** TASK DIRECTIONS **
Write out all of the entries exactly as given.

** PROVIDED DATA **

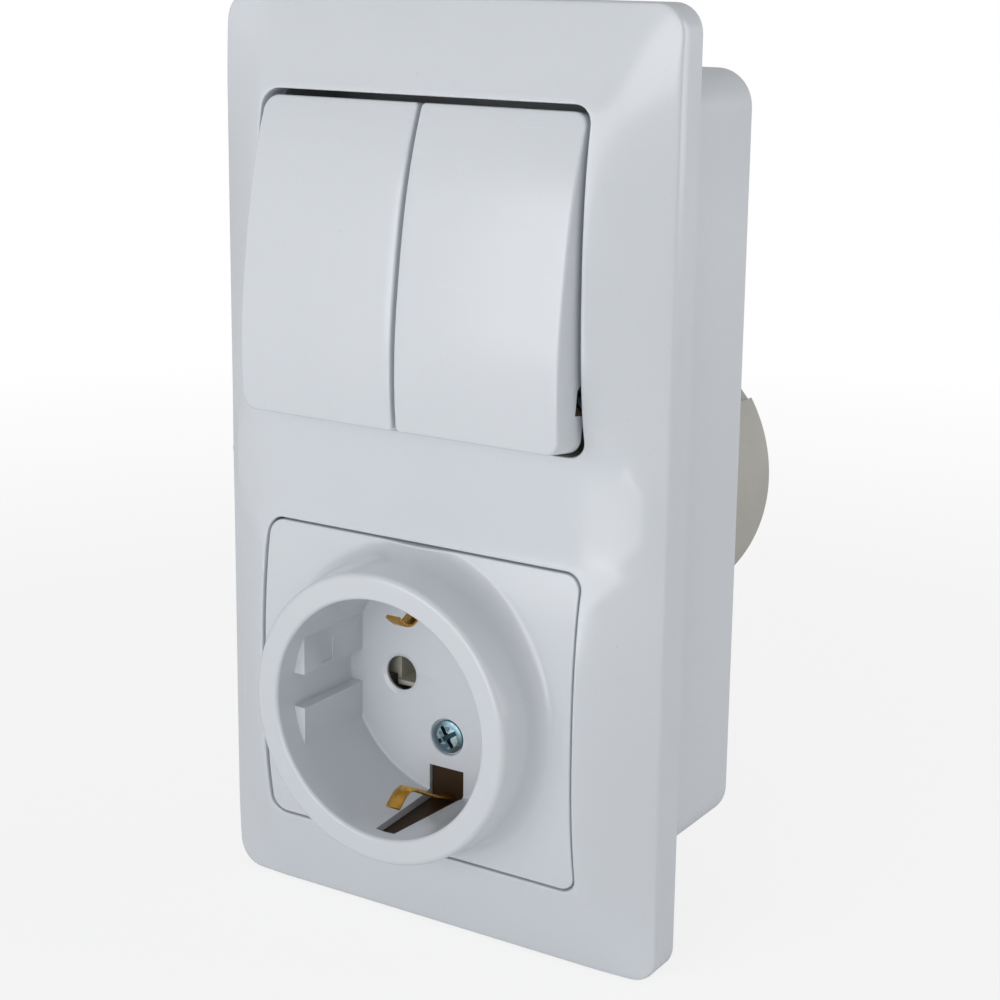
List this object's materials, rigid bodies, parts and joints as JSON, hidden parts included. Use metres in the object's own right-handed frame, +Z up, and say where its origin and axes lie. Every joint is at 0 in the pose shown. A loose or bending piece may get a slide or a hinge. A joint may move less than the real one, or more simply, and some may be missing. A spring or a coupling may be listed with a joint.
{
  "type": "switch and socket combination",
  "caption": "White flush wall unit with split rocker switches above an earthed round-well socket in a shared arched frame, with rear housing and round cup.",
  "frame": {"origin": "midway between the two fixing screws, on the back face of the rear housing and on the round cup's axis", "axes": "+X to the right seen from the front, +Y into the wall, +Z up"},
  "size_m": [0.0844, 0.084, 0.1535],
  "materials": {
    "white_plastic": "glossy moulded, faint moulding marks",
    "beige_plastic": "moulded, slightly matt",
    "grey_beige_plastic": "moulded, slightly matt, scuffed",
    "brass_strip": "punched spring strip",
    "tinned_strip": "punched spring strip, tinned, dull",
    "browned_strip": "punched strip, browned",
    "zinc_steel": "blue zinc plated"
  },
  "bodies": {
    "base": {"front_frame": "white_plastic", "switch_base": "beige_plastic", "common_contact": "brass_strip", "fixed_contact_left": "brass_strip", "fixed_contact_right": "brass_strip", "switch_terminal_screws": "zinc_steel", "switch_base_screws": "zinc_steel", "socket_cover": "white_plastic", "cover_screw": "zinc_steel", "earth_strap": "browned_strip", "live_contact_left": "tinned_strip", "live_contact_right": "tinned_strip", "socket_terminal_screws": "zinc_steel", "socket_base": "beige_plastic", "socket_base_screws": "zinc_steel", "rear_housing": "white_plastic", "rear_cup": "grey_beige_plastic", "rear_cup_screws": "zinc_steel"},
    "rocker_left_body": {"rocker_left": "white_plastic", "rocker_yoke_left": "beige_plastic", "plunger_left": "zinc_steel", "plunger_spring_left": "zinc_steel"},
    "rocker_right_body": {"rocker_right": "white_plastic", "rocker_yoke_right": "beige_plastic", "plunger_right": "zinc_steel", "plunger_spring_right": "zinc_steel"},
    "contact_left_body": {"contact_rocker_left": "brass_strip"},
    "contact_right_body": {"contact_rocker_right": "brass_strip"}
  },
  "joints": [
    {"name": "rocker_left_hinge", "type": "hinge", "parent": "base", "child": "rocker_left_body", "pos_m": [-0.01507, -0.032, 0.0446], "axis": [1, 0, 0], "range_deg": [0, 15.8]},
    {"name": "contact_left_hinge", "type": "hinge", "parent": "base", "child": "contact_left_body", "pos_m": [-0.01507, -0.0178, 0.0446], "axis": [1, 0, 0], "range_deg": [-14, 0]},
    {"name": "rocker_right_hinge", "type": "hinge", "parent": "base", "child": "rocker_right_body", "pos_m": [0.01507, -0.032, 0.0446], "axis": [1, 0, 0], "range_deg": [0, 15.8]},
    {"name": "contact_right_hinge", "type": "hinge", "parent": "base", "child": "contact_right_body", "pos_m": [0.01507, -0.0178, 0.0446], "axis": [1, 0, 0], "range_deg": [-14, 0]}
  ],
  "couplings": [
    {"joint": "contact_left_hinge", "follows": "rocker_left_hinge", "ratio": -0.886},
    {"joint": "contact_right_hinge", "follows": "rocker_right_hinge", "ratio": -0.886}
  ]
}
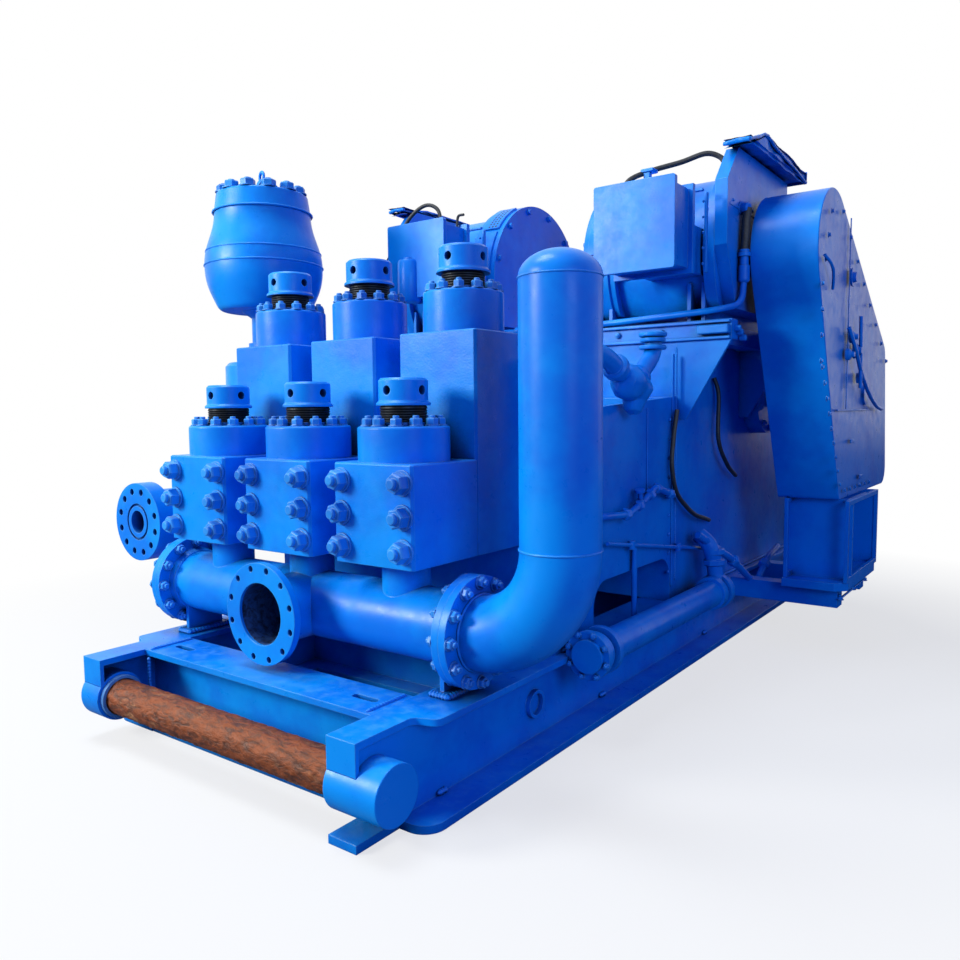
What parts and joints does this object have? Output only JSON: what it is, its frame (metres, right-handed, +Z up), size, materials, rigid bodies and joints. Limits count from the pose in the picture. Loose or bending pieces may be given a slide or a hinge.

** RESPONSE FOR THIS EXERCISE **
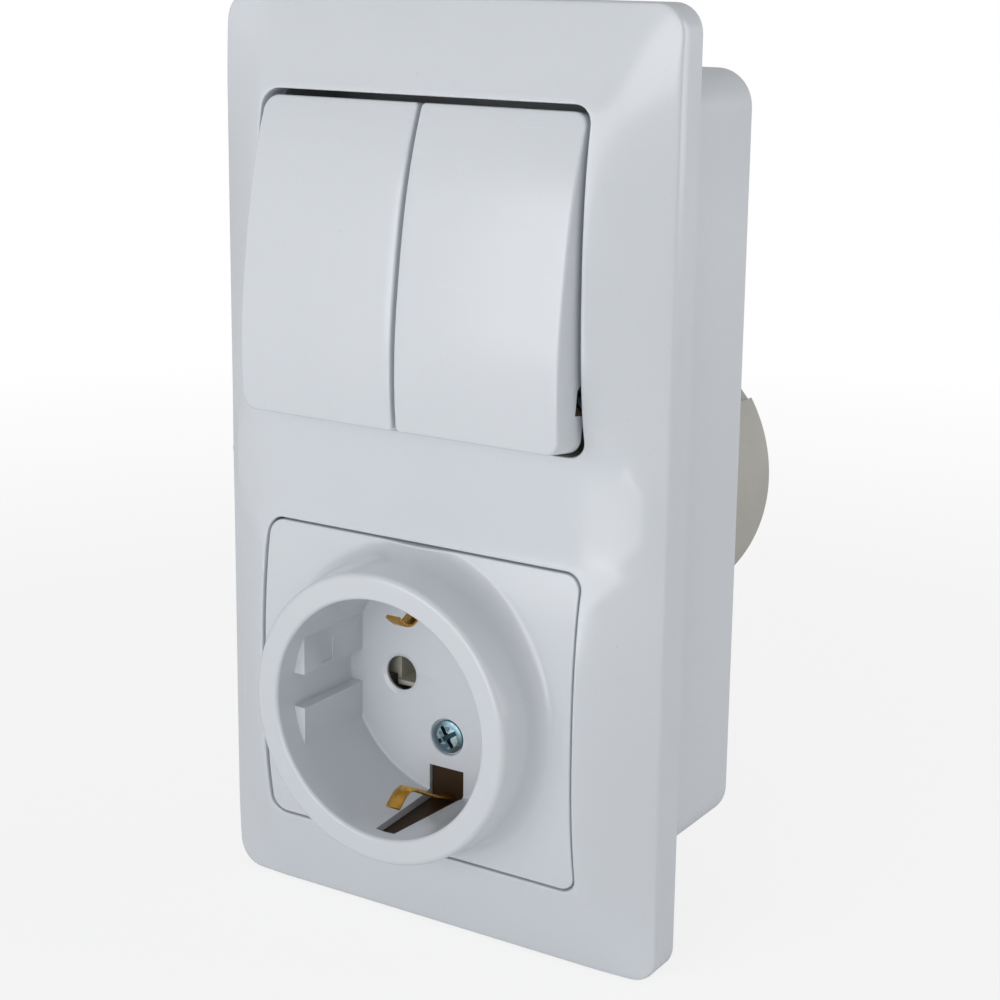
List this object's materials, rigid bodies, parts and joints as JSON, hidden parts included. Use metres in the object's own right-handed frame, +Z up, and say where its origin and axes lie. Every joint is at 0 in the pose shown. A loose or bending piece may get a slide or a hinge. A joint may move less than the real one, or more simply, and some may be missing. A spring or a coupling may be listed with a joint.
{
  "type": "switch and socket combination",
  "caption": "White flush wall unit with split rocker switches above an earthed round-well socket in a shared arched frame, with rear housing and round cup.",
  "frame": {"origin": "midway between the two fixing screws, on the back face of the rear housing and on the round cup's axis", "axes": "+X to the right seen from the front, +Y into the wall, +Z up"},
  "size_m": [0.0844, 0.084, 0.1535],
  "materials": {
    "white_plastic": "glossy moulded, faint moulding marks",
    "beige_plastic": "moulded, slightly matt",
    "grey_beige_plastic": "moulded, slightly matt, scuffed",
    "brass_strip": "punched spring strip",
    "tinned_strip": "punched spring strip, tinned, dull",
    "browned_strip": "punched strip, browned",
    "zinc_steel": "blue zinc plated"
  },
  "bodies": {
    "base": {"front_frame": "white_plastic", "switch_base": "beige_plastic", "common_contact": "brass_strip", "fixed_contact_left": "brass_strip", "fixed_contact_right": "brass_strip", "switch_terminal_screws": "zinc_steel", "switch_base_screws": "zinc_steel", "socket_cover": "white_plastic", "cover_screw": "zinc_steel", "earth_strap": "browned_strip", "live_contact_left": "tinned_strip", "live_contact_right": "tinned_strip", "socket_terminal_screws": "zinc_steel", "socket_base": "beige_plastic", "socket_base_screws": "zinc_steel", "rear_housing": "white_plastic", "rear_cup": "grey_beige_plastic", "rear_cup_screws": "zinc_steel"},
    "rocker_left_body": {"rocker_left": "white_plastic", "rocker_yoke_left": "beige_plastic", "plunger_left": "zinc_steel", "plunger_spring_left": "zinc_steel"},
    "rocker_right_body": {"rocker_right": "white_plastic", "rocker_yoke_right": "beige_plastic", "plunger_right": "zinc_steel", "plunger_spring_right": "zinc_steel"},
    "contact_left_body": {"contact_rocker_left": "brass_strip"},
    "contact_right_body": {"contact_rocker_right": "brass_strip"}
  },
  "joints": [
    {"name": "rocker_left_hinge", "type": "hinge", "parent": "base", "child": "rocker_left_body", "pos_m": [-0.01507, -0.032, 0.0446], "axis": [1, 0, 0], "range_deg": [0, 15.8]},
    {"name": "contact_left_hinge", "type": "hinge", "parent": "base", "child": "contact_left_body", "pos_m": [-0.01507, -0.0178, 0.0446], "axis": [1, 0, 0], "range_deg": [-14, 0]},
    {"name": "rocker_right_hinge", "type": "hinge", "parent": "base", "child": "rocker_right_body", "pos_m": [0.01507, -0.032, 0.0446], "axis": [1, 0, 0], "range_deg": [0, 15.8]},
    {"name": "contact_right_hinge", "type": "hinge", "parent": "base", "child": "contact_right_body", "pos_m": [0.01507, -0.0178, 0.0446], "axis": [1, 0, 0], "range_deg": [-14, 0]}
  ],
  "couplings": [
    {"joint": "contact_left_hinge", "follows": "rocker_left_hinge", "ratio": -0.886},
    {"joint": "contact_right_hinge", "follows": "rocker_right_hinge", "ratio": -0.886}
  ]
}
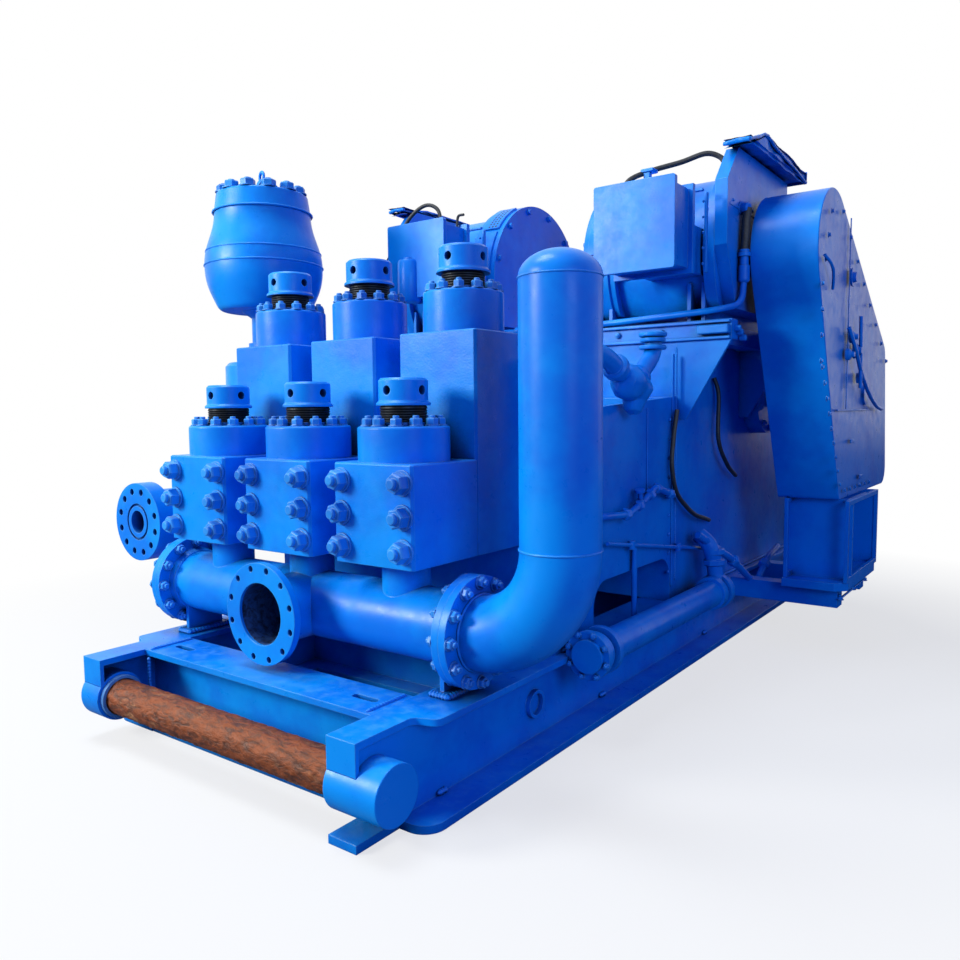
What parts and joints does this object have? Output only JSON: what it is, its frame (metres, right-handed, +Z up), size, materials, rigid bodies and joints. Limits count from the pose in the picture. Loose or bending pieces may be given a slide or a hinge.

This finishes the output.